Banaras Hindu University, India
A Hemantaranjan, Professor, has his expertise in physiology of abiotic stresses and micronutrients. His significantly established doses of salicylic acid, zinc, brassinolide and paclobutrazol in stress mitigation are commendable. He elucidated several facts of underlying mechanisms for stress tolerance in crops after 39 years of research experience; Guiding 13 Ph.D.; has 30 years of post-graduate teaching experience; several years of administrative experience in elite Central University. Published over 135 of his research papers and review articles in journals of international repute including proceedings of international/national symposia, recurrently cited world over especially in international journals, biological reviews including Annual Review of Plant Physiology and Books. Editor in Chief of the UGC Approved International Treatise Series on Advances in Plant Physiology to publish 17 volumes till date. Honoured with Agricultural Excellence Award, 2013 and Life Time Achievement Award, 2014; Member, Editorial Boards and reviewer of 16 international journals; delivering Guest Lectures/Keynote Address
Sustained self-sufficiency and March towards food and nutritional security depend on crop improvement in rapidly limiting natural resources. Besides cereals, pulse production now needs understanding of intricate physiology by utilizing judiciously devised cutting edge technologies and consequently to develop climate resilient desirable genotypes with breeders and biotechnologists for relentlessly enhanced productivity. Abiotic stresses: drought, salinity, heat and flooding affect photosynthesis, nitrogen assimilation, protein synthesis, pollination and fertilization.
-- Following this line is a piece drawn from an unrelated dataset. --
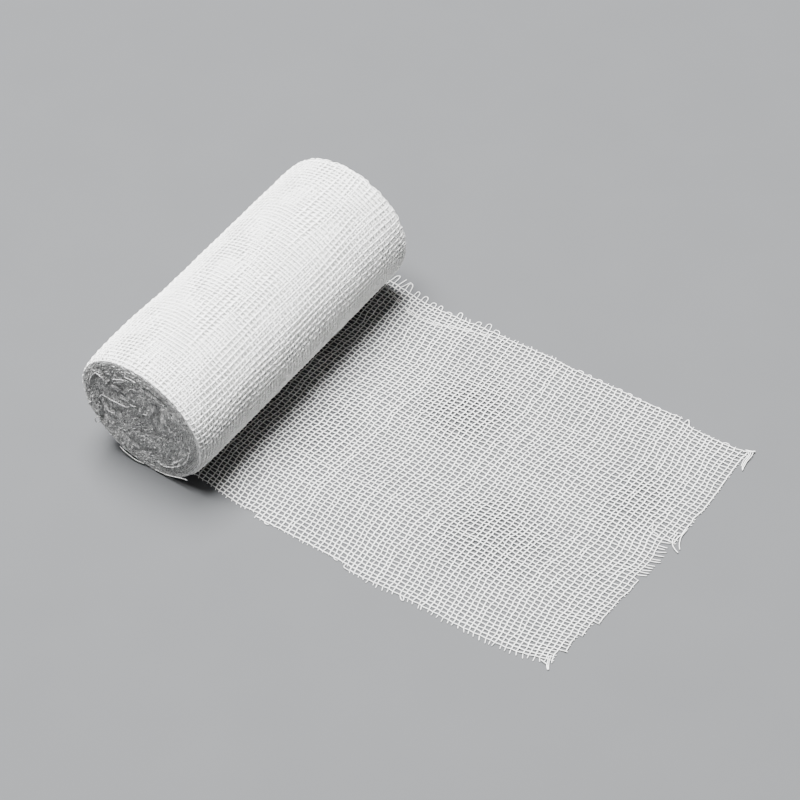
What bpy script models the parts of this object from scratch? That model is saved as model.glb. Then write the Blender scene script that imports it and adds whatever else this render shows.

In our experiments, seed hardened and foliage applied salicylic acid (SA) significantly alleviated salinity and drought in pea and chickpea respectively; brassinolide and micronutrient zinc individually mitigated salinity, whereas paclobutrazol alleviated harmful effects of flash flooding in mungbean by producing aerial roots with initiating arenchymatous tissue in roots. SA @ 1.0 to 1.5 mM; brassinolide @ 0.05mM and paclobutrazol @ 10 ppm provided protection against stresses (drought, salinity, heat and flash flooding) at critical developmental stages of seedling growth, reproduction (pollen formation, pollen, germination, fertilization) and seed development. Encouraging findings regarding SA induced micronutrients uptake with improved cellular metabolism through improved water use efficiency, enhanced antioxidative ezymes activity and synthesis of antioxidants of compatible nature under abiotic stresses were recorded, which helped in elucidating the underlying mechanisms for tolerance in crop plants. Conclusion and Significance: Stress tolerance may be achieved by the maintenance, activation, and enhanced function of physiological systems that are especially sensitive to disruption by increased levels of stress. Information on stress-inducible genes, genetic control of stress responses and signaling pathways offer a chance for creating a clearer picture of plant responses and adaptations to different stresses.